O GÜN aklımıza geldiğinde dudaklarımız titremeye, gözlerimiz kendiliğinden yaşarmaya başlar. Bir şeyler söyleyip, O GÜN’ü anlatmak istersiniz, ama başaramazsınız. Boğazınız düğümlenmiştir bir kere. O GÜN diye başlayan cümleleriniz yarım kalır.
Kürtlerin hayatları O GÜN*’lerle doludur. 10 Temmuz Kürtler için böyle acı bir O GÜN’dür.
O GÜN’ü birçok Kürt unutmaz. Binlerce Kürt çocuk O GÜN, bir gün içinde büyümüştür.
HEP İl Başkanı ve aynı zamanda komşumuz olan Vedat Aydın, 5 Temmuz 1991 gecesi telsizli ve silahlı kişilerce evinden alındı. Cansız bedeni 2 gün sonra bulundu.
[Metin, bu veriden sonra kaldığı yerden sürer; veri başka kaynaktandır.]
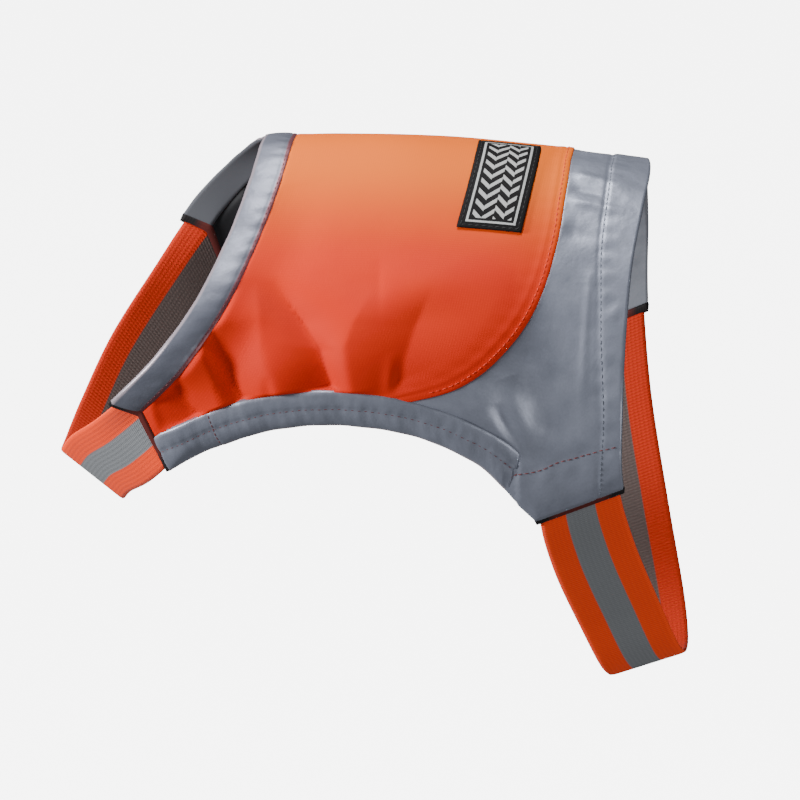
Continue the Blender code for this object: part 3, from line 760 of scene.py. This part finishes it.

Öylesine korkunç işkence edilmişti ki bedenine, insanlar isyan ediyordu. Vedat Aydın’ı son yolculuğuna uğurlamak için yüz binlerce insan 10 Temmuz günü Diyarbakır’da toplandı. Diyarbakır surlarının üzerine yerleşen özel timler, O GÜN cenaze töreni için toplanan, sevdiklerini son yolculuğuna uğurlayan insanları taradı. Onlarca insan öldü, yüzlercesi yaralandı. Yerlerde kan göletleri oluştu. Yaralı ve ölülerini insanlar ancak sürükleyerek alandan çıkarabildiler.
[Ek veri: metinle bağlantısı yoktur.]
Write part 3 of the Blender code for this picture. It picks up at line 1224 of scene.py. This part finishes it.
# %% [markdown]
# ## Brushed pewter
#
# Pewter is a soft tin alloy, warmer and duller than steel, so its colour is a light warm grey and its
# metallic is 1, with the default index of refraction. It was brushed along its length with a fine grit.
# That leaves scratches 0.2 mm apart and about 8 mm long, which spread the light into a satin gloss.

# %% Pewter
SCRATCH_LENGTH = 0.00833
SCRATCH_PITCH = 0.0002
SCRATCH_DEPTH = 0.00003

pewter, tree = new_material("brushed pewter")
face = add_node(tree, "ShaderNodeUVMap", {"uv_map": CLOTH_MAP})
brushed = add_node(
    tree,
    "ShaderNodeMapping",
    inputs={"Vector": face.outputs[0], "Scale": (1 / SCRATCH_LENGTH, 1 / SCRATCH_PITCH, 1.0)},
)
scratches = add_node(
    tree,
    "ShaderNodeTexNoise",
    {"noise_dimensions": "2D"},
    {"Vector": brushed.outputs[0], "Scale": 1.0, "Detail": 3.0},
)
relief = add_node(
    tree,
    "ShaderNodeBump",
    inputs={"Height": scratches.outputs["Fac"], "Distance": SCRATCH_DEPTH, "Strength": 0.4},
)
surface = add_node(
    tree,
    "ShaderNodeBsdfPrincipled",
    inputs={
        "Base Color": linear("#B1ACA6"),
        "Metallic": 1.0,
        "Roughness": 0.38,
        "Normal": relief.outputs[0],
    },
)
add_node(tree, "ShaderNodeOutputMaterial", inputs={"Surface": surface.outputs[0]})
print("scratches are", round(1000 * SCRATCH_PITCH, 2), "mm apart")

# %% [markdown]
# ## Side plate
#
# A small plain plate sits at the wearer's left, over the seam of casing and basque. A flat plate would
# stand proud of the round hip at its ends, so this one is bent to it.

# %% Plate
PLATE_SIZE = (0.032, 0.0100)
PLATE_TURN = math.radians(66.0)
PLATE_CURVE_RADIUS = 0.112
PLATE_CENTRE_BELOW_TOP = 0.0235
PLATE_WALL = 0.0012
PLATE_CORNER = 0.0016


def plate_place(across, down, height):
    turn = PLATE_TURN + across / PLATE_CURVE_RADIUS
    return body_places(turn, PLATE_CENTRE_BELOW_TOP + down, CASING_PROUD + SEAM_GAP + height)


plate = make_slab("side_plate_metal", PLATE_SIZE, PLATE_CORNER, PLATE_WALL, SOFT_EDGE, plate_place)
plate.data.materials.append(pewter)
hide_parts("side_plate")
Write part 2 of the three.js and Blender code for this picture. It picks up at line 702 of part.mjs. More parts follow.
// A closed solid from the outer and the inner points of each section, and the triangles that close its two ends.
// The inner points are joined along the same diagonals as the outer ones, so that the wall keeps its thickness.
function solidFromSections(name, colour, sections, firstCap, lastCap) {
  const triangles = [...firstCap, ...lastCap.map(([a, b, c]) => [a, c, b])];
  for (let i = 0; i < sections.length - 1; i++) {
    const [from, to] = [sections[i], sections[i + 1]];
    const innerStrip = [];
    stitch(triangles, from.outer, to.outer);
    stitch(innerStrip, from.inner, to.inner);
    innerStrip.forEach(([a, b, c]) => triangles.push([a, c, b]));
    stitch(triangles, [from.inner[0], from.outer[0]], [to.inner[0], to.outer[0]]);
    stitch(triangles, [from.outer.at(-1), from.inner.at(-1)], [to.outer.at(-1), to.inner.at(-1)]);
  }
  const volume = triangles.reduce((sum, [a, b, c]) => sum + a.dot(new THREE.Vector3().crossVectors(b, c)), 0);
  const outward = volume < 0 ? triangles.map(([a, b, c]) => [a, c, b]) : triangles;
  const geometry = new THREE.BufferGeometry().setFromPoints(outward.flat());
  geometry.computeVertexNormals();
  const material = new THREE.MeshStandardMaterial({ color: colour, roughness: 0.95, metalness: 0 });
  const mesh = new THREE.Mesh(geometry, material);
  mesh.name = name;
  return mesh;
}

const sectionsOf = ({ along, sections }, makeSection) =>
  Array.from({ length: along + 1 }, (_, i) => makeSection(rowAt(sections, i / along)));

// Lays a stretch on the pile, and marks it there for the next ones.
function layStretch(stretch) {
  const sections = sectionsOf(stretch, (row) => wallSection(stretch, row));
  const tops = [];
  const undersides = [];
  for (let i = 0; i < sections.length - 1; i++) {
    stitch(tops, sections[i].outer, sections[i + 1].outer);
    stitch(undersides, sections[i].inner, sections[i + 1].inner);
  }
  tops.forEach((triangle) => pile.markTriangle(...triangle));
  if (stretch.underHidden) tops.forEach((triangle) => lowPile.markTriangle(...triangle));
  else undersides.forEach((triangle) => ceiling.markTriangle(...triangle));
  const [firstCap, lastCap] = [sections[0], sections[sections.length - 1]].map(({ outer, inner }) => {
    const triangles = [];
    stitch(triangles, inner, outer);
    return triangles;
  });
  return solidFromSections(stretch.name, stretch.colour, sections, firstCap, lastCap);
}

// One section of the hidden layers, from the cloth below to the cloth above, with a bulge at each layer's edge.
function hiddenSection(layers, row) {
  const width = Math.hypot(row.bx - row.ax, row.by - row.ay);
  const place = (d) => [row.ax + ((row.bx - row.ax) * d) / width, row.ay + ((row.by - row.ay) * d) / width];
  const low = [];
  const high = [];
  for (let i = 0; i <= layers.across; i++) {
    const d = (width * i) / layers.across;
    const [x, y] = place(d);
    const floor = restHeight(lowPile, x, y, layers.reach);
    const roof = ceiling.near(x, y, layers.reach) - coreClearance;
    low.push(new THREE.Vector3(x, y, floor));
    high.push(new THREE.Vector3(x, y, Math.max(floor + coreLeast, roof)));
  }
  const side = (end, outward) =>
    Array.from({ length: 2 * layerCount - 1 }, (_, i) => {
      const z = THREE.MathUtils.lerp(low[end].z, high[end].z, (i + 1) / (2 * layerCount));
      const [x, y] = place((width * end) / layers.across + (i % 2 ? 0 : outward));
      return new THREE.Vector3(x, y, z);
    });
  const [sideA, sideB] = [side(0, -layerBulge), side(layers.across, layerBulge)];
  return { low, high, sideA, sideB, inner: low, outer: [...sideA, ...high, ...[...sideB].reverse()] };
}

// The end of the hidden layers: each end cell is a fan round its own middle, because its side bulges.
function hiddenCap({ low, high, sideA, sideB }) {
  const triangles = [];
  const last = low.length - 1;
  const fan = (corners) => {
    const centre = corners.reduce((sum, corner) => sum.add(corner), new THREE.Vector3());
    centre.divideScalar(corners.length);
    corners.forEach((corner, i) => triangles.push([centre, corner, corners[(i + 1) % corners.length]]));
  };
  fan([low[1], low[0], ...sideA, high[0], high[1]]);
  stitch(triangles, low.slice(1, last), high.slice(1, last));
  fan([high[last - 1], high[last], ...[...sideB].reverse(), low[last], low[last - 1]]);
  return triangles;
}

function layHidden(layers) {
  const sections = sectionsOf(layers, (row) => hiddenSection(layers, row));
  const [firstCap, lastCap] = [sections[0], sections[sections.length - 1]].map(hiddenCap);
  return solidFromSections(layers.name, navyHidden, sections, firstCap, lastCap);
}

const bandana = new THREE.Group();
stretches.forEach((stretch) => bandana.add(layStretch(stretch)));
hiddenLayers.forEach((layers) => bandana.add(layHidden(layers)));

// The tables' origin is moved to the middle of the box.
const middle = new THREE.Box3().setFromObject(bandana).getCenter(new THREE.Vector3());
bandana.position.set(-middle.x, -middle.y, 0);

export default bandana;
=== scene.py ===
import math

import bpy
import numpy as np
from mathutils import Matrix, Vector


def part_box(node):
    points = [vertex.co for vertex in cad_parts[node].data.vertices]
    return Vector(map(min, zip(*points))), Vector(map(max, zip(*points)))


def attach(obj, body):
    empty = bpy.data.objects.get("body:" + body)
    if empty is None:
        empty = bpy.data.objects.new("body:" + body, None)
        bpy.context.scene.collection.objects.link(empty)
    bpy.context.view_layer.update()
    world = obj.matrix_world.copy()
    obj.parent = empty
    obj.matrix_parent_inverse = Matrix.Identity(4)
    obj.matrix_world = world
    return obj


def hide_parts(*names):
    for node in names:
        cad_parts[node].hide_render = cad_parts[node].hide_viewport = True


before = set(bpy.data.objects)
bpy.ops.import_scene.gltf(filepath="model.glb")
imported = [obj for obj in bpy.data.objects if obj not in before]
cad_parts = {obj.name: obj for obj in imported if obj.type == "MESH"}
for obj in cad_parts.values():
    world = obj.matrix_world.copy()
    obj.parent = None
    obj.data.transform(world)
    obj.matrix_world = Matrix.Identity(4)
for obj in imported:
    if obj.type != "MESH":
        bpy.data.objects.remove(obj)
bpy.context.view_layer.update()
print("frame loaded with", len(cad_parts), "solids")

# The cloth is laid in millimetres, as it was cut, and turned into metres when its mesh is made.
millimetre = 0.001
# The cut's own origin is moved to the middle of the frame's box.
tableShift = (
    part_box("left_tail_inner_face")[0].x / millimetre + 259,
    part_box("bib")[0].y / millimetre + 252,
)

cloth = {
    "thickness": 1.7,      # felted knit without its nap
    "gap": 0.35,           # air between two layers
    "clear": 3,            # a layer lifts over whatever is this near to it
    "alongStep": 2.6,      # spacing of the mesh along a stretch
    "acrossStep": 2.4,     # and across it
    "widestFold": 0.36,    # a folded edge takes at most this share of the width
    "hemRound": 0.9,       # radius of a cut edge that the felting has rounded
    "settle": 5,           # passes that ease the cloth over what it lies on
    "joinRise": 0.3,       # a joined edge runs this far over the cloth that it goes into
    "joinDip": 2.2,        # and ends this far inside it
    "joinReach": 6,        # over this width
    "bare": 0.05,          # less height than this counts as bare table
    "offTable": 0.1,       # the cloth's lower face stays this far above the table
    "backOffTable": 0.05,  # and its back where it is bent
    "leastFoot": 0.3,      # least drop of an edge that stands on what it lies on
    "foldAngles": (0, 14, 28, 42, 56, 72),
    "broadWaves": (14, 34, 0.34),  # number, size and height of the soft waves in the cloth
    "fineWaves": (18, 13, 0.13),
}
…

Devlet O GÜN, Vedat Aydın’ın şahsında Kürtleri sindirmek, korkutmak istedi. Oysa tam tersine O GÜN binlerce Kürt genci için bir dönüm noktası oldu. “Evet, direnebiliriz, mücadele edebiliriz”hissiyatı Kürtleri sarıp sarmaladı. O GÜN’e şahitlik eden yüzlerce Kürt genci dağın yolunu tuttu. Kimisi de farklı kanallardan mücadeleye katıldı. Selahattin Demirtaş bir röportajında şöyle söyler:
“Vedat Aydın’ın cenazesi bulunana kadar geçen 3 gün içinde duygusal yönden çok etkilendim. Cenazenin kaldırılacağı gündü. Meydana doğru yürüyen bir grup gencin arasına katıldım, birlikte yürümeye başladım. Polisler ellerinde kalaslarla gençleri kovalamaya başladı. Ben de onlarla kaçtım. Mardinkapı önüne geldiğimizde bu kez kalabalığın üzerine ateş açıldı, bilinen acı olaylar yaşandı. Hayatımın rotası o gün değişti, siyasal kimliğimle o gün tanıştım; O GÜN başka bir insan oldum.”
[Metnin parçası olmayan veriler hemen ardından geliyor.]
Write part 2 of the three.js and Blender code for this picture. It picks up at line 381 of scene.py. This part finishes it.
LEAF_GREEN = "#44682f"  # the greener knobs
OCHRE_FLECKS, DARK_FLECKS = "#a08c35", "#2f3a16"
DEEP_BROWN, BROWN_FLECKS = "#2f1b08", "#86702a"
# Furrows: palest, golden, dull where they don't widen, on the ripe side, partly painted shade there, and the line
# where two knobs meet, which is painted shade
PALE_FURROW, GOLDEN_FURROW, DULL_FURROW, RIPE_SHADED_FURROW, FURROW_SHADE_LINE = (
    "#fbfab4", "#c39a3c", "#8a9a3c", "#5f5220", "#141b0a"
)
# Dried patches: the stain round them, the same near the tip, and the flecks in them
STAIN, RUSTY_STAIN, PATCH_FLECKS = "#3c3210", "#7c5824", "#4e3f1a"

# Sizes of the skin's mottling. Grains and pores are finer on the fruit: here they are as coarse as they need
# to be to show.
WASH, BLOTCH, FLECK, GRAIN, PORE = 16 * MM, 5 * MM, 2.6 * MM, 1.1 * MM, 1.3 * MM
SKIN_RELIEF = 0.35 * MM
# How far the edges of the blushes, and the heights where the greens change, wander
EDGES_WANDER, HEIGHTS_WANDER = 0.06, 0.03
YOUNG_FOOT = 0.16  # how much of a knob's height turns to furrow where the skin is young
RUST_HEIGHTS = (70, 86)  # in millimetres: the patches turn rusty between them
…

O GÜN birçoğumuz başka bir insan olduk! O GÜN’e şahitlik eden binlerce Kürt çocuğun hayatı değişti.
Vedat Aydın cinayeti Kürtler açısından 90’lı yılların karanlığının, faili meçhullerin başlangıcıydı. Vedat Aydın’dan sonra 18 bin Kürt daha faili meçhul cinayetlerle katledildi. Katledilişinin üzerinden 24 yıl geçmesine rağmen Vedat Aydın cinayetinin aydınlatılmasında bir arpa boyu yol kat edilmedi. Vedat Aydın ve tüm sevdiklerimizin bedenleri hala yerde, kaldırılmayı bekliyor.
Belki komik ama, ben uzun yıllar ülkenin batısında yaşayan gençlerin hayatlarının nasıl olduğunu, onların 10 Temmuz’da ne yaptığını merak edip durdum. Sahi bizi tararlarken, siz O GÜN ne yapıyordunuz?
O GÜN diye başladığım bu yazı 2 gündür elimde. O GÜN neler yaşadığımı yazamıyorum bile… O GÜN yaşananları anlatacak kelimeleri ben henüz bulamadım. Hiçbir kelime benim için O GÜN’ün ağırlığını anlatmaya yetmiyor. Dudaklarım titriyor, gözlerim kendiliğinden yaşarıyor. Yazmaya çalışırken, klavyede parmaklarımı koyacak yer bulamıyorum. O GÜN hala benimle birlikte yaşıyor…
*Kürtlerin farklı O GÜN’leri için 2014 yılında İletişim Yayınevi’nden çıkan O GÜN adlı kitabıma bakabilirsiniz.